§ PROBLEM DESCRIPTION: Repeat exactly the stretch of lines from the line containing "Keep writing the" through the line containing "inner=hem_inner, wrap=True, sharp=60)", both included, and nothing else.

(Lines of data)

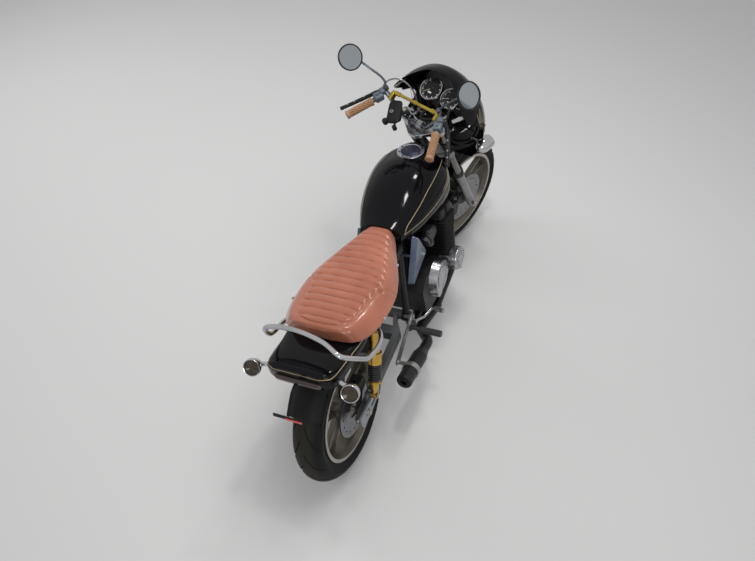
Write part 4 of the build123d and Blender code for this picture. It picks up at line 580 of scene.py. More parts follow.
# Exhaust flanges at the cylinder head and a rolled ring round the silencer's open end.
flanges = []
for y in (-135, -45, 45, 135):
    flanges.append(spun([(0, 0), (0, 27), (9, 27), (11, 24), (11, 0)], (966, y, 596), (1, 0, 0.1), 32))
skin("port_flanges", flanges, ON_CHASSIS, machined)
SILENCER_WAY = np.array([-224.0, -2.0, 53.0]) / math.sqrt(224**2 + 4 + 53**2)
SILENCER_END = np.array([206.0, -202.0, 285.0])
round_the_end = np.linspace(0, 2 * np.pi, 49)[:-1]
end_ring = np.stack([np.zeros(48), 17.5 * np.cos(round_the_end), 17.5 * np.sin(round_the_end)], -1)
end_ring = swept(SILENCER_END + SILENCER_WAY + end_ring, 2.6, 10, True)
skin("silencer_lip", end_ring, ON_CHASSIS, silencer_paint, loop=True)

# Foot pegs: ribbed rubber sleeves pushed over the steel pegs.
sleeves = []
for way in (-1, 1):
    reach = np.linspace(0, 1, 61)
    ridge = 14.2 + 1.8 * (np.abs(np.sin(reach * np.pi * 12)) ** 0.5)
    profile = [(way * 184, 0)] + [(way * (184 + 96 * s), r) for s, r in zip(reach, ridge)] + [(way * 281, 0)]
    sleeves.append(spun(profile, (478, 0, 322), (0, 1, 0), 24))
skin("peg_sleeves", sleeves, ON_CHASSIS, peg_rubber)

# Fork seals: black rubber dust seals pressed into the tops of the sliders.
seal = [(638, 0), (638, 27), (650, 26), (656, 21), (658, 18.4), (658, 0)]
seals = [spun(seal, (FORK_OFFSET, way * FORK_HALF, 0), (0, 0, 1), 40) for way in (-1, 1)]
skin("fork_seals", seals, ON_FORK, peg_rubber)

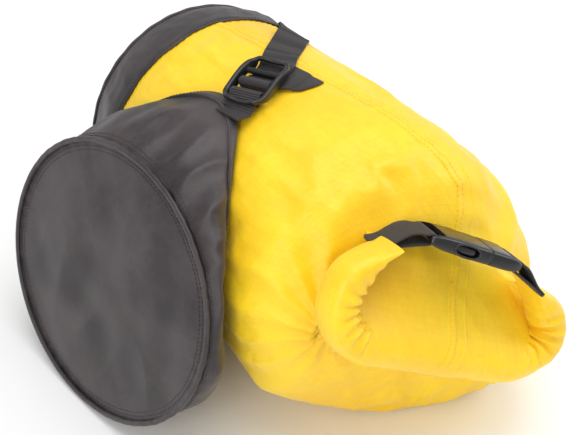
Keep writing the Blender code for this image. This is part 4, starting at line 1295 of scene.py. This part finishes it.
hem_share = np.linspace(0.875, 1.0, 12)[:, None]
hem_form = cap_wall(wall_turn, hem_share)
hem_clear = smooth((hem_form[..., 2] - 3 * MM) / (25 * MM))
scallop = 0.35 * np.sin(cap_turns * 120) + 0.8 * np.sin(cap_turns * 27 + 1) * (np.cos(cap_turns) < 0.9)
roll_up = np.sin(math.pi * np.linspace(0, 1, 12))[:, None]
hem_lumps = 0.3 * crumple(hem_form, 20 * MM, 37)
hem_lift = (0.5 + 0.35 * roll_up + 0.25 * scallop[None] * roll_up + hem_lumps) * hem_clear + 0.2
hem_lift = np.minimum(hem_lift, 1.1)
hem_outer = cap_wall(wall_turn, hem_share, -hem_lift * MM)
hem_inner = cap_wall(wall_turn, hem_share, 1.5 * MM)
cap_hem = woven("cap_mouth_hem_binding", hem_outer, CAP_TWILL, inner=hem_inner, wrap=True, sharp=60)

disc_shares = np.concatenate([np.linspace(0.015, 0.88, 40), np.linspace(0.9, 1.0, 12)])


def dome(share):
    return 5.0 * MM * (1 - share**2) + 1.0 * MM


disc_edge = cap_edge(cap_turns, 0.3 * MM)
disc = disc_rows(CAP_CENTRE, disc_edge, CAP_OUT, dome, lambda share: dome(share) - 1.4 * MM, disc_shares)
across_disc = np.concatenate([disc_shares, disc_shares[::-1]])[:, None]
inner_disc = 1 - across_disc**6
disc_creases = 1 - 2.4 * np.abs(crumple(disc, 48 * MM, 43, (1, 1, 2.2)))
disc_folds = 1.9 * crumple(disc, 62 * MM, 41) + 0.75 * crumple(disc, 24 * MM, 42) + 0.9 * disc_creases
uneven_edge = np.clip(0.4 + 0.9 * crumple(disc, 42 * MM, 45), 0.05, 1.0)
near_edge = np.exp(-(1 - across_disc) / 0.06) * smooth((1 - across_disc) / 0.02)
edge_gathers = np.sin(cap_turns[None] * 44 + 5.0 * crumple(disc, 44 * MM, 44)) * near_edge * 0.6 * uneven_edge
disc = disc + CAP_OUT * ((disc_folds - 0.8) * inner_disc + edge_gathers)[..., None] * MM
cap_top = woven("cap_round_top", disc, CAP_TWILL, wrap=True, poles=True, sharp=60)

ridge_turns = np.arange(720) / 720 * 2 * math.pi
ridge_rows = []
for turn in ridge_turns:
    wobble = 0.3 * math.sin(turn * 58) + 0.25 * math.sin(turn * 23 + 1)
    section = []
    for a, b in squircle(1.9, 1.35, 3.0, 14):
        section.append(cap_edge(turn, (0.1 + wobble * 0.4 - a) * MM, (2.6 + b + 0.2 * wobble) * MM))
    ridge_rows.append(section)
ridge = np.array(ridge_rows)
ridge[..., 2] = np.maximum(ridge[..., 2], 0.4 * MM)
cap_ridge = closed_tube("cap_edge_seam_ridge", ridge, CAP_TWILL)
for piece, node in (
    (cap_side, "cap_side_wall"),
    (cap_hem, "cap_mouth_hem"),
    (cap_top, "cap_flat_top"),
    (cap_ridge, "cap_edge_seam"),
):
    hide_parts(node)
    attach(piece, "cap")

# ------------------------------------------------------------------ cap loops
# A tab of the same webbing is sewn to the cap's wall at its mouth, under each ladderlock, and folded round the
# lock's first bar.


def cap_loop(name, lock, turn, shares):
    """Webbing that lies on the cap's wall, goes over the hem and folds round the first bar of a lock."""
    first = LOCK_BARS[0]
    line = []
    for share, lift in shares:
        spot = cap_wall(np.array(turn), np.array(share), np.array(-lift * MM))
        line.append(spot)
    line += [lock.at(first - 9.5, 0, 5.1), lock.at(first - 6.0, 0, 6.2)]
    for q in np.radians(np.linspace(140, -90, 12)):
        line.append(lock.at(first + WRAP_RADIUS * math.cos(q), 0, BAR_HEIGHT + WRAP_RADIUS * math.sin(q)))
    line += [lock.at(first - 3.5, 0, 2.95), lock.at(first - 6.5, 0, 2.8)]
    return webbing(name, curve_through(line, 200), lock.across)


top_loop = cap_loop("cap_loop_upper", TOP_LOCK, math.radians(-8), ((0.875, 2.2), (0.93, 2.4), (0.985, 3.0)))
low_loop = cap_loop("cap_loop_lower", LOW_LOCK, math.radians(217), ())
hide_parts("cap_loop_top")
tuple(TOP_LOCK.at(-24, 0, 4))
tuple(TOP_LOCK.at(-12.5, 0, 6))
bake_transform(top_loop)
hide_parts("cap_loop_low")
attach(low_loop, "cap")

# ------------------------------------------------------------------ stitching
# Rows of lockstitch in bonded thread hold the seams: yellow on the sack cloth, and black on the base and the
# cap. Every stitch is a short length of thread lying proud of the cloth.


def stitch_tree():
    """A Geometry Nodes tree that lays a short thread along each step of the lines it is given."""
    tree = bpy.data.node_groups.new("stitch_rows", "GeometryNodeTree")
    tree.interface.new_socket("Geometry", in_out="INPUT", socket_type="NodeSocketGeometry")
    for name, kind, value in (
        ("Stitch Pitch", "Float", 3.0 * MM),
        ("Thread Radius", "Float", 0.3 * MM),
        ("Thread Length", "Float", 2.3 * MM),
        ("Seed", "Int", 7),
    ):
        tree.interface.new_socket(name, in_out="INPUT", socket_type="NodeSocket" + kind).default_value = value
    tree.interface.new_socket("Thread", in_out="INPUT", socket_type="NodeSocketMaterial")
    tree.interface.new_socket("Geometry", in_out="OUTPUT", socket_type="NodeSocketGeometry")
    made = {}
    for key, kind in (
        ("in", "NodeGroupInput"),
        ("curve", "GeometryNodeMeshToCurve"),
        ("steps", "GeometryNodeCurveToPoints"),
        ("thread", "GeometryNodeMeshUVSphere"),
        ("size", "ShaderNodeCombineXYZ"),
        ("vary", "FunctionNodeRandomValue"),
        ("long", "ShaderNodeMath"),
        ("place", "GeometryNodeInstanceOnPoints"),
        ("real", "GeometryNodeRealizeInstances"),
        ("finish", "GeometryNodeSetMaterial"),
        ("out", "NodeGroupOutput"),
    ):
        made[key] = tree.nodes.new(kind)
    made["steps"].mode = "LENGTH"
    made["thread"].inputs["Segments"].default_value = 6
    made["thread"].inputs["Rings"].default_value = 4
    made["thread"].inputs["Radius"].default_value = 1.0
    made["vary"].inputs[2].default_value = 0.44
    made["vary"].inputs[3].default_value = 0.54
    made["long"].operation = "MULTIPLY"
    for source, out, target, into in (
        ("in", "Geometry", "curve", "Mesh"),
        ("curve", "Curve", "steps", "Curve"),
        ("in", "Stitch Pitch", "steps", "Length"),
        ("in", "Seed", "vary", "Seed"),
        ("vary", 1, "long", 0),
        ("in", "Thread Length", "long", 1),
        ("in", "Thread Radius", "size", 0),
        ("in", "Thread Radius", "size", 1),
        ("long", 0, "size", 2),
        ("steps", "Points", "place", "Points"),
        ("thread", "Mesh", "place", "Instance"),
        ("steps", "Rotation", "place", "Rotation"),
        ("size", 0, "place", "Scale"),
        ("place", "Instances", "real", "Geometry"),
        ("real", "Geometry", "finish", "Geometry"),
        ("in", "Thread", "finish", "Material"),
        ("finish", "Geometry", "out", "Geometry"),
    ):
        tree.links.new(made[source].outputs[out], made[target].inputs[into])
    return tree


STITCHES = stitch_tree()


def thread_finish(name, deep, pale):
    made, shader, place, _ = new_finish(name, 0.5, Sheen_Weight=0.15)
    plug_in(shader, "Base Color", tint(mottle(place, 700.0), deep, pale))
    fibres = mottle(place, 2500.0)
    plug_in(shader, "Normal", place.make("Bump", None, {"Strength": 0.3, "Distance": 0.0002, "Height": fibres}))
    return made


def stitched(name, lines, thread, body, pitch=3.0 * MM, radius=0.3 * MM, length=2.3 * MM):
    """Rows of stitches along lines of points. A line may close on itself."""
    points, edges = [], []
    for line, closed in lines:
        start = len(points)
        points += [tuple(p) for p in line]
        edges += [(start + i, start + i + 1) for i in range(len(line) - 1)]
        if closed:
            edges.append((start + len(line) - 1, start))
    mesh = bpy.data.meshes.new(name)
    mesh.from_pydata(points, edges, [])
    rows = bpy.data.objects.new(name, mesh)
    bpy.context.scene.collection.objects.link(rows)
    step = rows.modifiers.new("stitches", "NODES")
    step.node_group = STITCHES
    values = {"Stitch Pitch": pitch, "Thread Radius": radius, "Thread Length": length, "Seed": 7, "Thread": thread}
    for item in STITCHES.interface.items_tree:
        if item.in_out == "INPUT" and item.name in values:
            step[item.identifier] = values[item.name]
    graph = bpy.context.evaluated_depsgraph_get()
    plain_mesh = bpy.data.meshes.new_from_object(rows.evaluated_get(graph))
    rows.modifiers.clear()
    rows.data = plain_mesh
    plain_mesh.shade_smooth()
    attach(rows, body)
    return rows


def proud(outer, inner, lift):
    """A row of an outer skin, lifted along the way from the inner skin to it."""
    way = outer - inner
    return outer + way / np.linalg.norm(way, axis=-1, keepdims=True) * lift


YELLOW_THREAD = thread_finish("yellow_thread", (0.80, 0.44, 0.004), (0.95, 0.62, 0.02))
BLACK_THREAD = thread_finish("black_thread", (0.010, 0.008, 0.008), (0.030, 0.025, 0.026))
seam_lines = [(seam_rows[6:-4, column] + seam_out[6:-4] * 0.62 * MM, False) for column in (1, 5)]
stitched("long_seam_stitching", seam_lines, YELLOW_THREAD, "sack", 3.2 * MM, 0.26 * MM, 2.4 * MM)
band_rows = [(proud(band_outer[row], band_inner[row], 0.12 * MM), True) for row in (2, 27)]
panel_row = panel_points[29] + np.array((0, 0.15 * MM, 0))
stitched("base_stitching", [*band_rows, (panel_row, True)], BLACK_THREAD, "sack")
cap_lines = [(proud(wall_outer[row], wall_inner[row], 0.1 * MM), True) for row in (2, 4)]
cap_lines += [(disc[row] + CAP_OUT * 0.1 * MM, True) for row in (43, 46)]
cap_lines += [(proud(hem_outer[row], hem_inner[row], 0.1 * MM), True) for row in (2, 9)]
stitched("cap_stitching", cap_lines, BLACK_THREAD, "cap")

# ------------------------------------------------------------------ floor, lights and camera
# A pale studio floor with soft light from above, and the camera that looks down on the sack's front left.

floor_finish, floor_shader, floor_place, _ = new_finish("studio_floor", 0.85)
floor_tone = spread(mottle(floor_place, 3.0), 0.3, 0.7)
plug_in(floor_shader, "Base Color", tint(floor_tone, (0.90, 0.90, 0.90), (0.93, 0.93, 0.93)))
floor_mesh = bpy.data.meshes.new("studio_floor")
floor_mesh.from_pydata([(-6, -6, 0), (6, -6, 0), (6, 6, 0), (-6, 6, 0)], [], [(0, 1, 2, 3)])
floor_mesh.materials.append(floor_finish)
floor = bpy.data.objects.new("studio_floor", floor_mesh)
bpy.context.scene.collection.objects.link(floor)

LIGHTS = (
    ("soft_light_above", (0.1, 0.0, 1.5), 1.4, 12.5),
    ("soft_light_left", (-1.3, -0.9, 0.9), 1.1, 9.5),
    ("soft_light_right", (1.4, -0.3, 1.0), 1.0, 7.0),
)
for light_name, place, size, power in LIGHTS:
    light = bpy.data.lights.new(light_name, "AREA")
    light.shape = "DISK"
    light.size = size
    light.energy = power
    lamp = bpy.data.objects.new(light_name, light)
    bpy.context.scene.collection.objects.link(lamp)
    lamp.location = place
    lamp.rotation_euler = (Vector((0, 0, 0.1)) - Vector(place)).to_track_quat("-Z", "Y").to_euler()

world = bpy.data.worlds.new("studio_air")
world.use_nodes = True
world.node_tree.nodes["Background"].inputs["Color"].default_value = (1.0, 1.0, 1.0, 1)
world.node_tree.nodes["Background"].inputs["Strength"].default_value = 0.58
bpy.context.scene.world = world
bpy.context.scene.view_settings.view_transform = "Standard"

camera_data = bpy.data.cameras.new("camera")
camera_data.sensor_width = 36.0
camera_data.lens = 82.105
camera_data.clip_end = 20.0
camera = bpy.data.objects.new("camera", camera_data)
bpy.context.scene.collection.objects.link(camera)
camera.location = (-0.4081, -0.6297, 0.7041)
camera.rotation_euler = (math.radians(50), 0, math.radians(-33))
bpy.context.scene.camera = camera

bpy.context.view_layer.update()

§ THE RESULT:
Keep writing the Blender code for this image. This is part 4, starting at line 1295 of scene.py. This part finishes it.
hem_share = np.linspace(0.875, 1.0, 12)[:, None]
hem_form = cap_wall(wall_turn, hem_share)
hem_clear = smooth((hem_form[..., 2] - 3 * MM) / (25 * MM))
scallop = 0.35 * np.sin(cap_turns * 120) + 0.8 * np.sin(cap_turns * 27 + 1) * (np.cos(cap_turns) < 0.9)
roll_up = np.sin(math.pi * np.linspace(0, 1, 12))[:, None]
hem_lumps = 0.3 * crumple(hem_form, 20 * MM, 37)
hem_lift = (0.5 + 0.35 * roll_up + 0.25 * scallop[None] * roll_up + hem_lumps) * hem_clear + 0.2
hem_lift = np.minimum(hem_lift, 1.1)
hem_outer = cap_wall(wall_turn, hem_share, -hem_lift * MM)
hem_inner = cap_wall(wall_turn, hem_share, 1.5 * MM)
cap_hem = woven("cap_mouth_hem_binding", hem_outer, CAP_TWILL, inner=hem_inner, wrap=True, sharp=60)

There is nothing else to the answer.